(Rows from a 3D modeling dataset)
—————
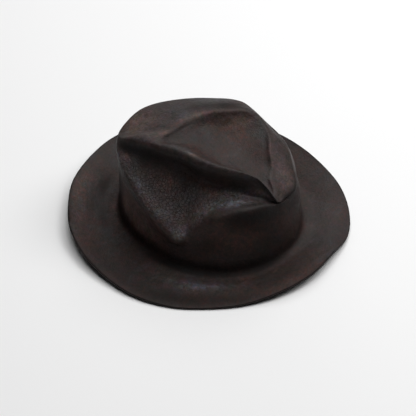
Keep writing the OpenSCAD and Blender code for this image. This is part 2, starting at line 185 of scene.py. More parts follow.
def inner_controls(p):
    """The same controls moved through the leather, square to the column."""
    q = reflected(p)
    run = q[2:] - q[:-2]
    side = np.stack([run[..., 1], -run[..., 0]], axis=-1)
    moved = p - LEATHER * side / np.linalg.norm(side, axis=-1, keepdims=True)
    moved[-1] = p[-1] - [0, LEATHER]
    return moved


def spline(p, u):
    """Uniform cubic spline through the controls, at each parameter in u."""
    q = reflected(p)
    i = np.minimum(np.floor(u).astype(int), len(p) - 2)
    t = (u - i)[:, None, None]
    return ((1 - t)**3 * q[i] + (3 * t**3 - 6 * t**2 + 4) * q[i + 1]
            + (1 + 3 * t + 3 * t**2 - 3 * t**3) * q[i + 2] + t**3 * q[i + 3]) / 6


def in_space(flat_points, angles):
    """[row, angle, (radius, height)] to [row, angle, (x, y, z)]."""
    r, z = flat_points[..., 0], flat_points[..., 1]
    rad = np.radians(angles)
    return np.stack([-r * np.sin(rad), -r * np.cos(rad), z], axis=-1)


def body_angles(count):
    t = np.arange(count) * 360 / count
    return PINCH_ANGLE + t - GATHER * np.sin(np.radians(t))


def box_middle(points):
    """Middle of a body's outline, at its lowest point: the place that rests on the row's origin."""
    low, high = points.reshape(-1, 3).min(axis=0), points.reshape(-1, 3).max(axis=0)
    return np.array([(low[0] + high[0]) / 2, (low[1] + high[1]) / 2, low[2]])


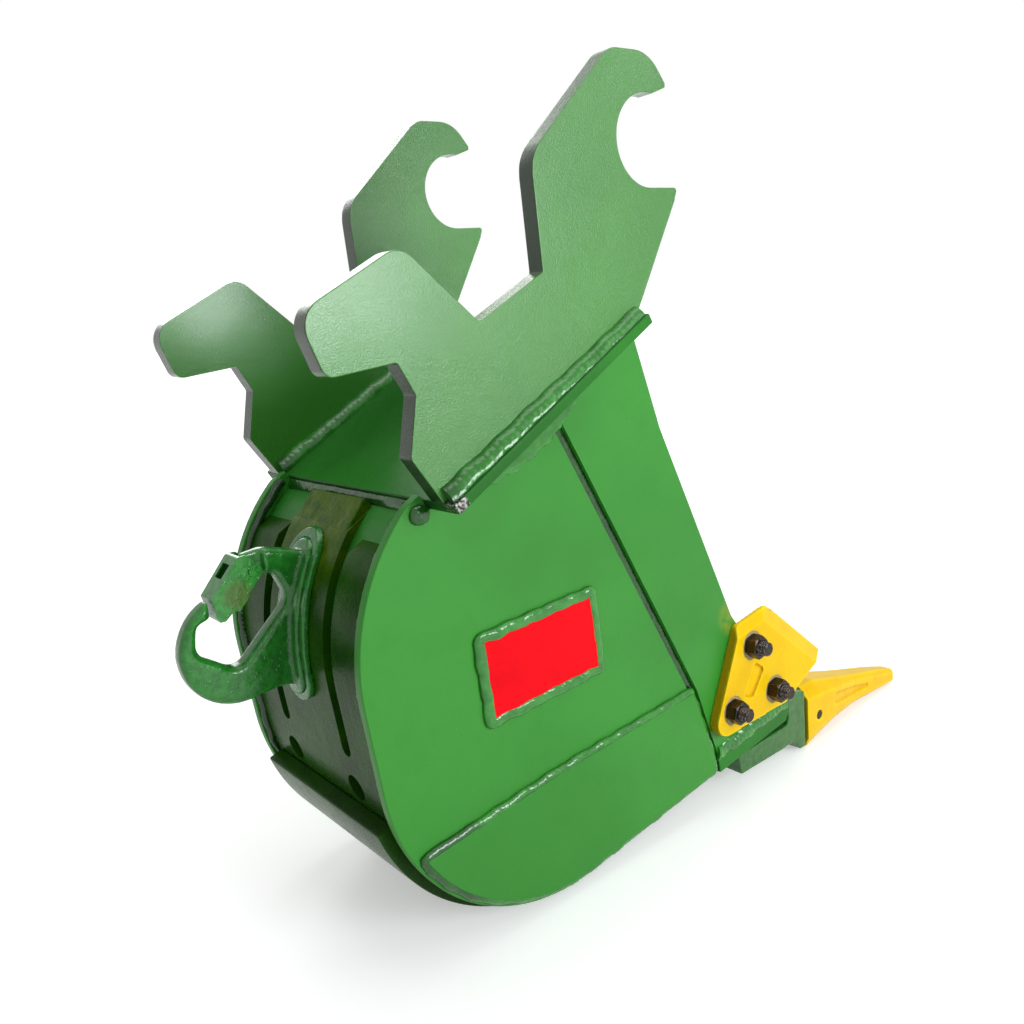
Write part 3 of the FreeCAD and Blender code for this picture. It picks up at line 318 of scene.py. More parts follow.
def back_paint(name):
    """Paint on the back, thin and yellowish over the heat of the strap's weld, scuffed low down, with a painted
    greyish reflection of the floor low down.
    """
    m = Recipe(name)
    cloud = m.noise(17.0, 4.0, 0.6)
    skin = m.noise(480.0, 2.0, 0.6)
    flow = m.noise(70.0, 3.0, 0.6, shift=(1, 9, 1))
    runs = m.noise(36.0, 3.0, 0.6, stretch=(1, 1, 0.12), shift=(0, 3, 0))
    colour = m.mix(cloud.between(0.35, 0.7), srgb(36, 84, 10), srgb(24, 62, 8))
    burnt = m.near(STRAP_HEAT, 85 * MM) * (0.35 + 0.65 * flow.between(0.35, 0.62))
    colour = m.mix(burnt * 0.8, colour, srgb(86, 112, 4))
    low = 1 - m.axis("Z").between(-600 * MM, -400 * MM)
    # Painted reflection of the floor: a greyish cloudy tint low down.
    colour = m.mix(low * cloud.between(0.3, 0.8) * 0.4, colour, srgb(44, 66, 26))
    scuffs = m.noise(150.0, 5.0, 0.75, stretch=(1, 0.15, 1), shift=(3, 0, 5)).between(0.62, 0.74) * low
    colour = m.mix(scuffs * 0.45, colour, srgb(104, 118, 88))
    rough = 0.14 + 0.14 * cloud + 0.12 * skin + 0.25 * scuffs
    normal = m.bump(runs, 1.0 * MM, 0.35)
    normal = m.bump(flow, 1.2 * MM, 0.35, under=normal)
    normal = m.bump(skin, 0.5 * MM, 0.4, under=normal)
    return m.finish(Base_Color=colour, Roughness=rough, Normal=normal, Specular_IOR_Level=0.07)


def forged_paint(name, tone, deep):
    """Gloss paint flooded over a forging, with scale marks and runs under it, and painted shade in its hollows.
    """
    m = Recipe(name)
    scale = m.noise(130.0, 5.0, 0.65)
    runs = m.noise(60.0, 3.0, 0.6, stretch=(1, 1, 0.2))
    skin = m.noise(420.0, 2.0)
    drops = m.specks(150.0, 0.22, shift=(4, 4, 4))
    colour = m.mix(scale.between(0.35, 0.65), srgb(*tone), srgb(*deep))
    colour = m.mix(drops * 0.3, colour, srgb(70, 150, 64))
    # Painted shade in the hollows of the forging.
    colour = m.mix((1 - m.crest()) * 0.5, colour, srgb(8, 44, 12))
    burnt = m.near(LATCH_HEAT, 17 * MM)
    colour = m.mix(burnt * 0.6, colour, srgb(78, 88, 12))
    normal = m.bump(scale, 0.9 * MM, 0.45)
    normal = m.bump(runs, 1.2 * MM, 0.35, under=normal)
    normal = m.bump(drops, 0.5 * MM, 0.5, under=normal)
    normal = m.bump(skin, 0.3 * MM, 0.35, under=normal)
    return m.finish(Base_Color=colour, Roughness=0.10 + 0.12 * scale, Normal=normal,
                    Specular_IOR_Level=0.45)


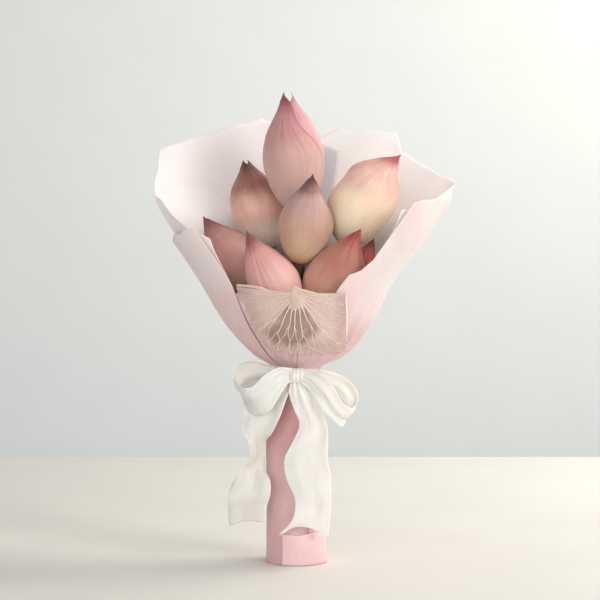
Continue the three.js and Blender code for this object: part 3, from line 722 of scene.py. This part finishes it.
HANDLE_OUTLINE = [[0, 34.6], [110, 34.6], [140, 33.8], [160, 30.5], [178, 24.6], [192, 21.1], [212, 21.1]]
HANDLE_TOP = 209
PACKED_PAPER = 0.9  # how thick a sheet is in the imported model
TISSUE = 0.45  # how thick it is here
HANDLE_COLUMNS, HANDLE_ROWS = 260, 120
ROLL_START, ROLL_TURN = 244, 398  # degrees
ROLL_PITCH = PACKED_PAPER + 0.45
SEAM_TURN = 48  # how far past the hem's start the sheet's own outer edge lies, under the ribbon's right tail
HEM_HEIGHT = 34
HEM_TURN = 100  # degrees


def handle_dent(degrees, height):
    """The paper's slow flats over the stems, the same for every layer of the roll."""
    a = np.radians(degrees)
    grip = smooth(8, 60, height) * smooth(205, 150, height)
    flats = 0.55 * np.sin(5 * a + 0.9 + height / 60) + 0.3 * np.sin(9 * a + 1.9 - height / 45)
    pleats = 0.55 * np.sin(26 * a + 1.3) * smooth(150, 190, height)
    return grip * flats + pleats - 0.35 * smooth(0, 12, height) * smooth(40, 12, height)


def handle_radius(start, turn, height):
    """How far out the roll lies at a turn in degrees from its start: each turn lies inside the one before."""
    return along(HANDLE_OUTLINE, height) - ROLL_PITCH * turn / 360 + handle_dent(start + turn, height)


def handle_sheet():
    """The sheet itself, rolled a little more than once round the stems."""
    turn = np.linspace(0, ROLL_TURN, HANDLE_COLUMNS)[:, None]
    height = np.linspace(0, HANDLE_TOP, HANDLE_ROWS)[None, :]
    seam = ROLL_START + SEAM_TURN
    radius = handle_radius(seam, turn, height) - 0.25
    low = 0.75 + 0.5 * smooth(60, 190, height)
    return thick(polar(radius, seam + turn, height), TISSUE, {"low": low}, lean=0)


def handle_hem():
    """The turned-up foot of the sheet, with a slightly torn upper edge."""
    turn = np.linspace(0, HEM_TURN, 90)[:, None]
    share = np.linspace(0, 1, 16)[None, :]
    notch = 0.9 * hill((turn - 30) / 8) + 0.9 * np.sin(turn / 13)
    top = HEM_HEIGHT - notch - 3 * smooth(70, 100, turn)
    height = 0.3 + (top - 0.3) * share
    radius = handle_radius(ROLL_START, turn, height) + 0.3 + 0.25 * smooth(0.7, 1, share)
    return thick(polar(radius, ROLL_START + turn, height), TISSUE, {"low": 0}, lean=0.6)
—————
■ What you are asked to do: Reproduce every record above exactly as it appears.

■ Full answer:
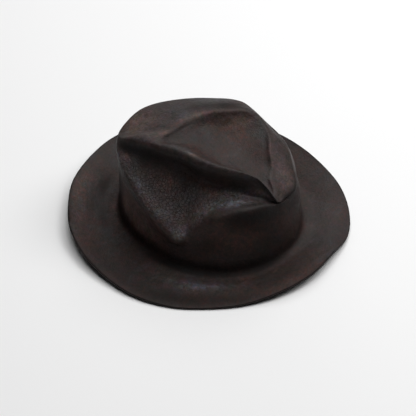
Keep writing the OpenSCAD and Blender code for this image. This is part 2, starting at line 185 of scene.py. More parts follow.
def inner_controls(p):
    """The same controls moved through the leather, square to the column."""
    q = reflected(p)
    run = q[2:] - q[:-2]
    side = np.stack([run[..., 1], -run[..., 0]], axis=-1)
    moved = p - LEATHER * side / np.linalg.norm(side, axis=-1, keepdims=True)
    moved[-1] = p[-1] - [0, LEATHER]
    return moved


def spline(p, u):
    """Uniform cubic spline through the controls, at each parameter in u."""
    q = reflected(p)
    i = np.minimum(np.floor(u).astype(int), len(p) - 2)
    t = (u - i)[:, None, None]
    return ((1 - t)**3 * q[i] + (3 * t**3 - 6 * t**2 + 4) * q[i + 1]
            + (1 + 3 * t + 3 * t**2 - 3 * t**3) * q[i + 2] + t**3 * q[i + 3]) / 6


def in_space(flat_points, angles):
    """[row, angle, (radius, height)] to [row, angle, (x, y, z)]."""
    r, z = flat_points[..., 0], flat_points[..., 1]
    rad = np.radians(angles)
    return np.stack([-r * np.sin(rad), -r * np.cos(rad), z], axis=-1)


def body_angles(count):
    t = np.arange(count) * 360 / count
    return PINCH_ANGLE + t - GATHER * np.sin(np.radians(t))


def box_middle(points):
    """Middle of a body's outline, at its lowest point: the place that rests on the row's origin."""
    low, high = points.reshape(-1, 3).min(axis=0), points.reshape(-1, 3).max(axis=0)
    return np.array([(low[0] + high[0]) / 2, (low[1] + high[1]) / 2, low[2]])


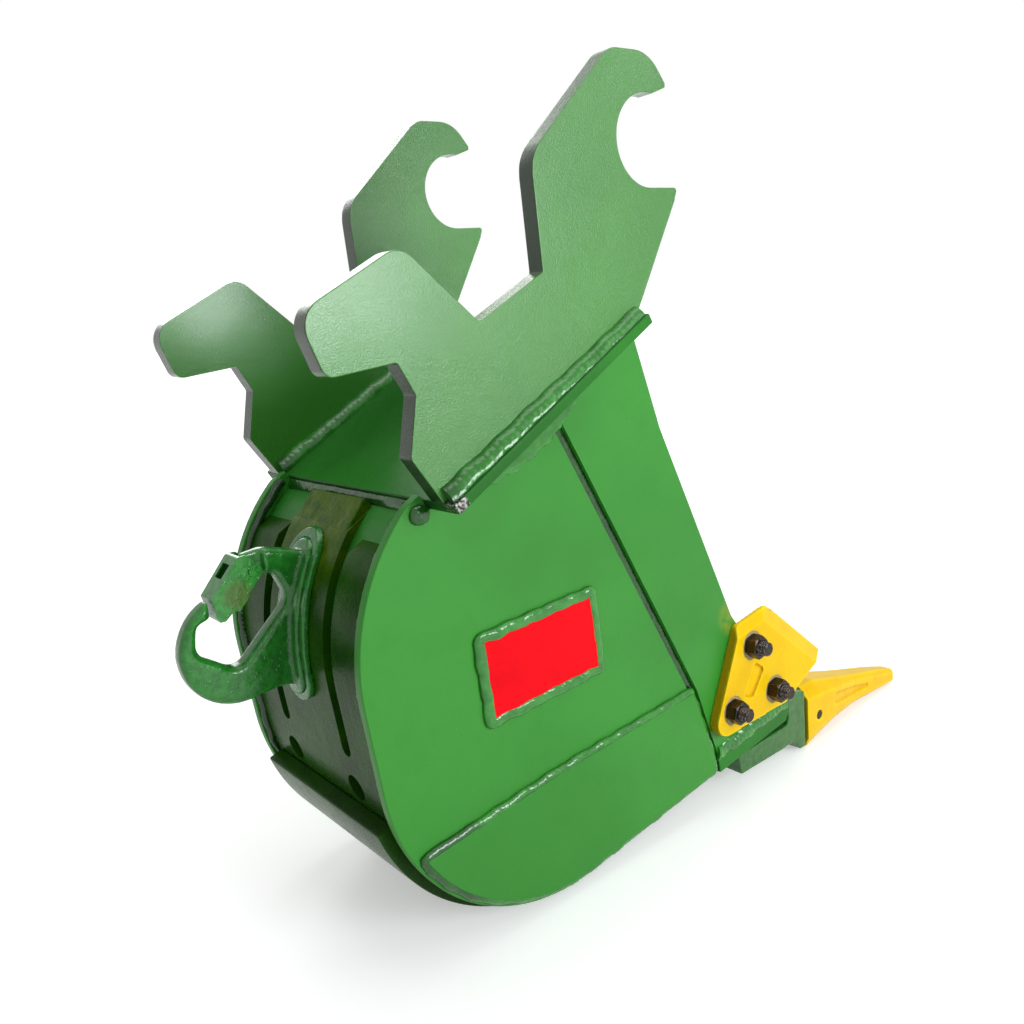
Write part 3 of the FreeCAD and Blender code for this picture. It picks up at line 318 of scene.py. More parts follow.
def back_paint(name):
    """Paint on the back, thin and yellowish over the heat of the strap's weld, scuffed low down, with a painted
    greyish reflection of the floor low down.
    """
    m = Recipe(name)
    cloud = m.noise(17.0, 4.0, 0.6)
    skin = m.noise(480.0, 2.0, 0.6)
    flow = m.noise(70.0, 3.0, 0.6, shift=(1, 9, 1))
    runs = m.noise(36.0, 3.0, 0.6, stretch=(1, 1, 0.12), shift=(0, 3, 0))
    colour = m.mix(cloud.between(0.35, 0.7), srgb(36, 84, 10), srgb(24, 62, 8))
    burnt = m.near(STRAP_HEAT, 85 * MM) * (0.35 + 0.65 * flow.between(0.35, 0.62))
    colour = m.mix(burnt * 0.8, colour, srgb(86, 112, 4))
    low = 1 - m.axis("Z").between(-600 * MM, -400 * MM)
    # Painted reflection of the floor: a greyish cloudy tint low down.
    colour = m.mix(low * cloud.between(0.3, 0.8) * 0.4, colour, srgb(44, 66, 26))
    scuffs = m.noise(150.0, 5.0, 0.75, stretch=(1, 0.15, 1), shift=(3, 0, 5)).between(0.62, 0.74) * low
    colour = m.mix(scuffs * 0.45, colour, srgb(104, 118, 88))
    rough = 0.14 + 0.14 * cloud + 0.12 * skin + 0.25 * scuffs
    normal = m.bump(runs, 1.0 * MM, 0.35)
    normal = m.bump(flow, 1.2 * MM, 0.35, under=normal)
    normal = m.bump(skin, 0.5 * MM, 0.4, under=normal)
    return m.finish(Base_Color=colour, Roughness=rough, Normal=normal, Specular_IOR_Level=0.07)


def forged_paint(name, tone, deep):
    """Gloss paint flooded over a forging, with scale marks and runs under it, and painted shade in its hollows.
    """
    m = Recipe(name)
    scale = m.noise(130.0, 5.0, 0.65)
    runs = m.noise(60.0, 3.0, 0.6, stretch=(1, 1, 0.2))
    skin = m.noise(420.0, 2.0)
    drops = m.specks(150.0, 0.22, shift=(4, 4, 4))
    colour = m.mix(scale.between(0.35, 0.65), srgb(*tone), srgb(*deep))
    colour = m.mix(drops * 0.3, colour, srgb(70, 150, 64))
    # Painted shade in the hollows of the forging.
    colour = m.mix((1 - m.crest()) * 0.5, colour, srgb(8, 44, 12))
    burnt = m.near(LATCH_HEAT, 17 * MM)
    colour = m.mix(burnt * 0.6, colour, srgb(78, 88, 12))
    normal = m.bump(scale, 0.9 * MM, 0.45)
    normal = m.bump(runs, 1.2 * MM, 0.35, under=normal)
    normal = m.bump(drops, 0.5 * MM, 0.5, under=normal)
    normal = m.bump(skin, 0.3 * MM, 0.35, under=normal)
    return m.finish(Base_Color=colour, Roughness=0.10 + 0.12 * scale, Normal=normal,
                    Specular_IOR_Level=0.45)


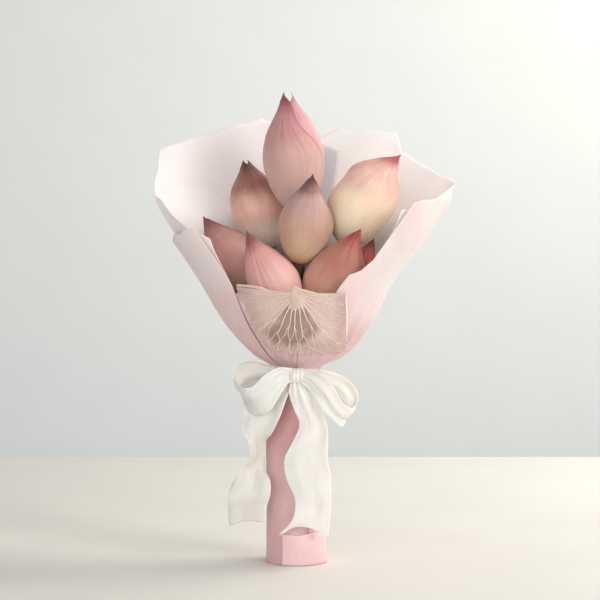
Continue the three.js and Blender code for this object: part 3, from line 722 of scene.py. This part finishes it.
HANDLE_OUTLINE = [[0, 34.6], [110, 34.6], [140, 33.8], [160, 30.5], [178, 24.6], [192, 21.1], [212, 21.1]]
HANDLE_TOP = 209
PACKED_PAPER = 0.9  # how thick a sheet is in the imported model
TISSUE = 0.45  # how thick it is here
HANDLE_COLUMNS, HANDLE_ROWS = 260, 120
ROLL_START, ROLL_TURN = 244, 398  # degrees
ROLL_PITCH = PACKED_PAPER + 0.45
SEAM_TURN = 48  # how far past the hem's start the sheet's own outer edge lies, under the ribbon's right tail
HEM_HEIGHT = 34
HEM_TURN = 100  # degrees


def handle_dent(degrees, height):
    """The paper's slow flats over the stems, the same for every layer of the roll."""
    a = np.radians(degrees)
    grip = smooth(8, 60, height) * smooth(205, 150, height)
    flats = 0.55 * np.sin(5 * a + 0.9 + height / 60) + 0.3 * np.sin(9 * a + 1.9 - height / 45)
    pleats = 0.55 * np.sin(26 * a + 1.3) * smooth(150, 190, height)
    return grip * flats + pleats - 0.35 * smooth(0, 12, height) * smooth(40, 12, height)


def handle_radius(start, turn, height):
    """How far out the roll lies at a turn in degrees from its start: each turn lies inside the one before."""
    return along(HANDLE_OUTLINE, height) - ROLL_PITCH * turn / 360 + handle_dent(start + turn, height)


def handle_sheet():
    """The sheet itself, rolled a little more than once round the stems."""
    turn = np.linspace(0, ROLL_TURN, HANDLE_COLUMNS)[:, None]
    height = np.linspace(0, HANDLE_TOP, HANDLE_ROWS)[None, :]
    seam = ROLL_START + SEAM_TURN
    radius = handle_radius(seam, turn, height) - 0.25
    low = 0.75 + 0.5 * smooth(60, 190, height)
    return thick(polar(radius, seam + turn, height), TISSUE, {"low": low}, lean=0)


def handle_hem():
    """The turned-up foot of the sheet, with a slightly torn upper edge."""
    turn = np.linspace(0, HEM_TURN, 90)[:, None]
    share = np.linspace(0, 1, 16)[None, :]
    notch = 0.9 * hill((turn - 30) / 8) + 0.9 * np.sin(turn / 13)
    top = HEM_HEIGHT - notch - 3 * smooth(70, 100, turn)
    height = 0.3 + (top - 0.3) * share
    radius = handle_radius(ROLL_START, turn, height) + 0.3 + 0.25 * smooth(0.7, 1, share)
    return thick(polar(radius, ROLL_START + turn, height), TISSUE, {"low": 0}, lean=0.6)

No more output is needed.